■ **TASK REQUIREMENTS**
Gather every line of the entries that includes the word "from".

■ **DATA PROVIDED**
_ _ _ _
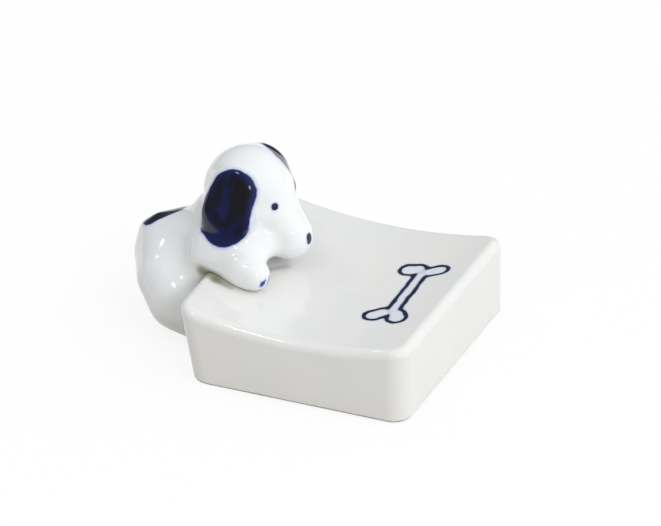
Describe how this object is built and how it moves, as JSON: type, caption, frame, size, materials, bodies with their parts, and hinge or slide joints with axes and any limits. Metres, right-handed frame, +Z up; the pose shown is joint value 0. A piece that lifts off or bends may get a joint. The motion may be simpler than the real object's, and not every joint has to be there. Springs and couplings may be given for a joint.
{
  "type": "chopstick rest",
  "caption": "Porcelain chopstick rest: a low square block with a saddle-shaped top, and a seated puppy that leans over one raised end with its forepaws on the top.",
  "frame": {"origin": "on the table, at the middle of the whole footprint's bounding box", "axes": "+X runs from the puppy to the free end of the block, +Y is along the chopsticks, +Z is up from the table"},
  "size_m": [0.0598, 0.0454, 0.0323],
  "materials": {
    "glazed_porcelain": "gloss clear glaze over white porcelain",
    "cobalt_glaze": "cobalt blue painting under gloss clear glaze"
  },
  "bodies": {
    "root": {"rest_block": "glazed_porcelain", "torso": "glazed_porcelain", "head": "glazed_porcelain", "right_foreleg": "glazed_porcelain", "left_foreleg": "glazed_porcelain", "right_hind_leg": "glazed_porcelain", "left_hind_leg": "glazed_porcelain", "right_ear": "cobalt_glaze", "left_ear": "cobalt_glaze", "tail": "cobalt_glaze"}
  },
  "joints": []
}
_ _ _ _
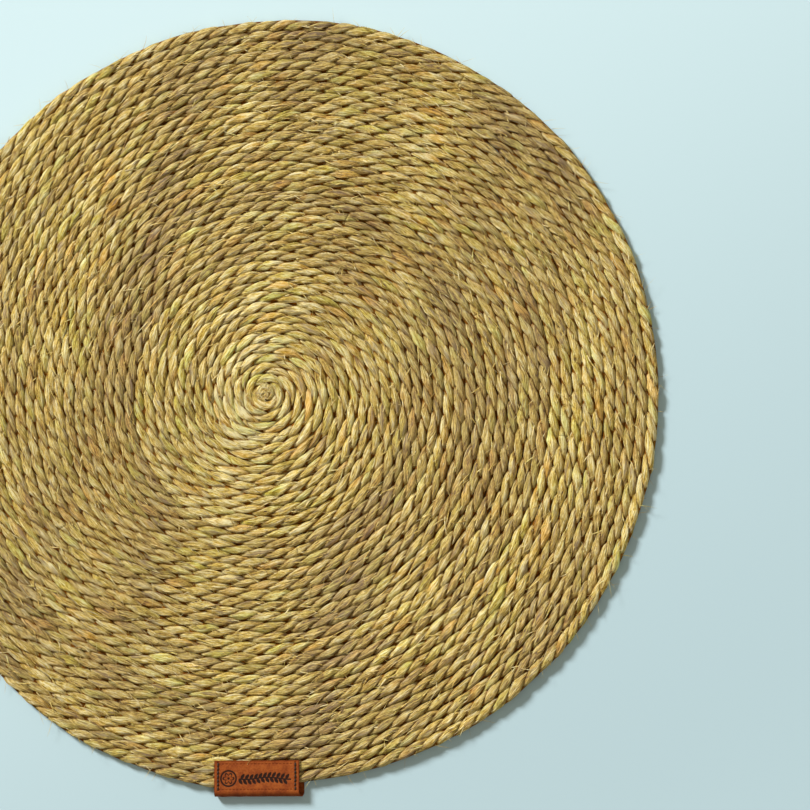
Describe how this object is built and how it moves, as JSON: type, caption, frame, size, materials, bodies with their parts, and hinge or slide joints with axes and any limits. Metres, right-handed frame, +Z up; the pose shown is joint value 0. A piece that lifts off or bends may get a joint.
_ _ _ _
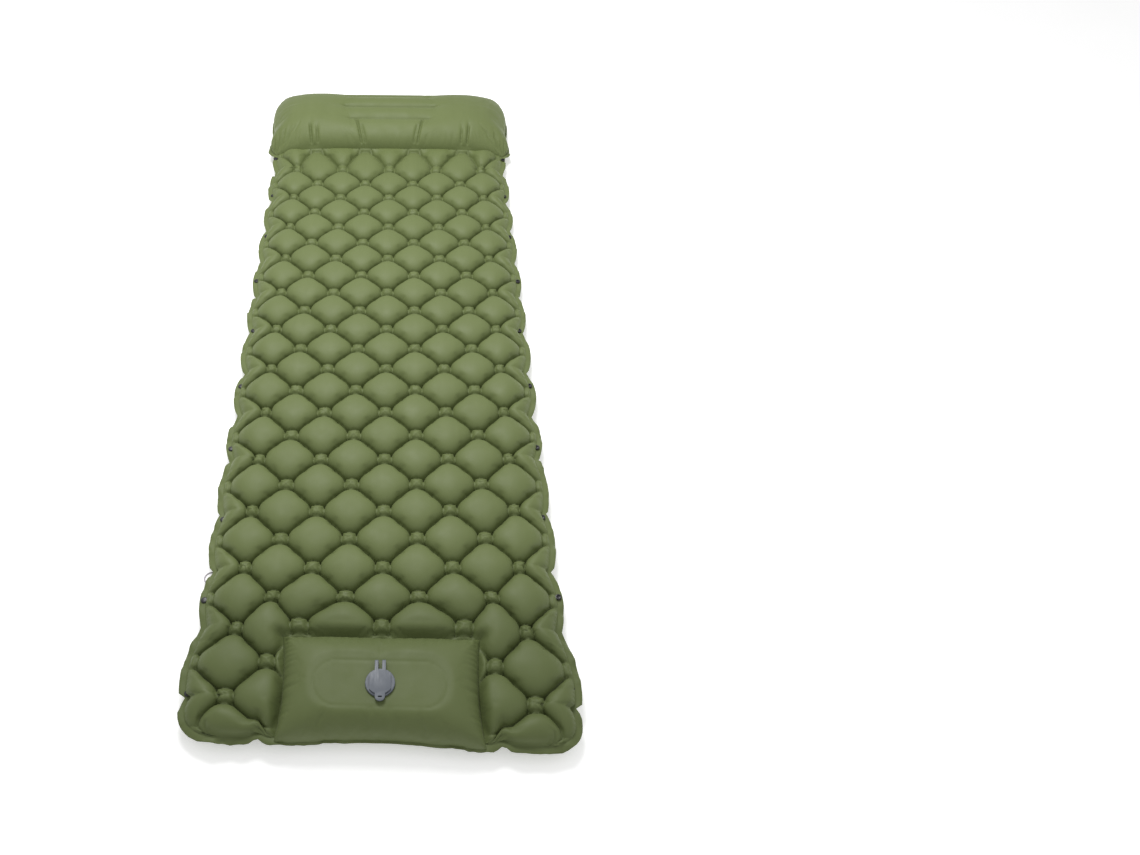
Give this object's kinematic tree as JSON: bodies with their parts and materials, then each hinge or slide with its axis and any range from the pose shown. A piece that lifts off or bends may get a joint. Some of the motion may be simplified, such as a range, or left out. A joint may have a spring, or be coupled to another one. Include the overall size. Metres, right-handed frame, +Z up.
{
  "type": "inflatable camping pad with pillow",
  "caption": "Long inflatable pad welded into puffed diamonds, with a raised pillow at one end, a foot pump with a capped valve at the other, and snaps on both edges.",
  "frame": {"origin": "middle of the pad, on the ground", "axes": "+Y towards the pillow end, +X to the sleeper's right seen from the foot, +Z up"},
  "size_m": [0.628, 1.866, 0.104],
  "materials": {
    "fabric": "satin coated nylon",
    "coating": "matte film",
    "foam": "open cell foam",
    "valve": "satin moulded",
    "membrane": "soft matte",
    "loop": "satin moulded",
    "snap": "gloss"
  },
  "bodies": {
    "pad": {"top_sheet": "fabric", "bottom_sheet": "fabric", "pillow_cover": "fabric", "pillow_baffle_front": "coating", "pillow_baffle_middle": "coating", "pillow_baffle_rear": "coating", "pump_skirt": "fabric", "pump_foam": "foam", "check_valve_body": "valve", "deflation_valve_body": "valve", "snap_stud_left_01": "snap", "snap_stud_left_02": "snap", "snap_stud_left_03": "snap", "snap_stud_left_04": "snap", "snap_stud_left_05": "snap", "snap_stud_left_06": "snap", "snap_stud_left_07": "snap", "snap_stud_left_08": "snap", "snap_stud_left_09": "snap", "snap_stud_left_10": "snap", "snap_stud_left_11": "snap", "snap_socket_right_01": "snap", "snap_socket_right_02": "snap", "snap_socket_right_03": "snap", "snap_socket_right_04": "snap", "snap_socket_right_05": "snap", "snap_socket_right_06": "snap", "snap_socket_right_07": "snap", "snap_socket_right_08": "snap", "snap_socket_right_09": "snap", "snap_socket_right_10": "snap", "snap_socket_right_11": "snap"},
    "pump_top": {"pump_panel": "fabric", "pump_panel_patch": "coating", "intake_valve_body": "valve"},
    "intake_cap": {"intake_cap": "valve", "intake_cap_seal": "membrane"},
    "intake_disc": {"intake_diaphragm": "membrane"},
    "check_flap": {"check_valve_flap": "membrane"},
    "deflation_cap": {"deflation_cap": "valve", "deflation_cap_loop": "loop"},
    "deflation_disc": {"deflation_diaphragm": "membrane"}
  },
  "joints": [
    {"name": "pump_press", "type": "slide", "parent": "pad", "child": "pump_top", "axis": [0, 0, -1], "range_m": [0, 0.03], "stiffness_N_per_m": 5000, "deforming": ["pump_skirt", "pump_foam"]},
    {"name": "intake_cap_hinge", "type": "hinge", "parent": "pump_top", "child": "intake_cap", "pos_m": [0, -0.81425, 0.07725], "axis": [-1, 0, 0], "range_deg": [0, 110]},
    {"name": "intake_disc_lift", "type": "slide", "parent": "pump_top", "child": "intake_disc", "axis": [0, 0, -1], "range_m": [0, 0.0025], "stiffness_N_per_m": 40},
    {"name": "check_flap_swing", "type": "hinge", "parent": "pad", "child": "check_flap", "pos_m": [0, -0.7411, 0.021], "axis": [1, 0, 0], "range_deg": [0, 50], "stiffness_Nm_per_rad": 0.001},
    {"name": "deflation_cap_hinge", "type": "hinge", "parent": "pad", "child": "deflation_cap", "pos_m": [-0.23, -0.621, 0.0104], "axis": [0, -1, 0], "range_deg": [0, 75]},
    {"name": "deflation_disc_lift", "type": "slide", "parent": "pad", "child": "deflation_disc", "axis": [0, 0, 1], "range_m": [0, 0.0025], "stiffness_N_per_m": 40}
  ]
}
_ _ _ _
■ **RESPONSE TO THIS EXERCISE**
  "frame": {"origin": "on the table, at the middle of the whole footprint's bounding box", "axes": "+X runs from the puppy to the free end of the block, +Y is along the chopsticks, +Z is up from the table"},
Give this object's kinematic tree as JSON: bodies with their parts and materials, then each hinge or slide with its axis and any range from the pose shown. A piece that lifts off or bends may get a joint. Some of the motion may be simplified, such as a range, or left out. A joint may have a spring, or be coupled to another one. Include the overall size. Metres, right-handed frame, +Z up.
  "frame": {"origin": "middle of the pad, on the ground", "axes": "+Y towards the pillow end, +X to the sleeper's right seen from the foot, +Z up"},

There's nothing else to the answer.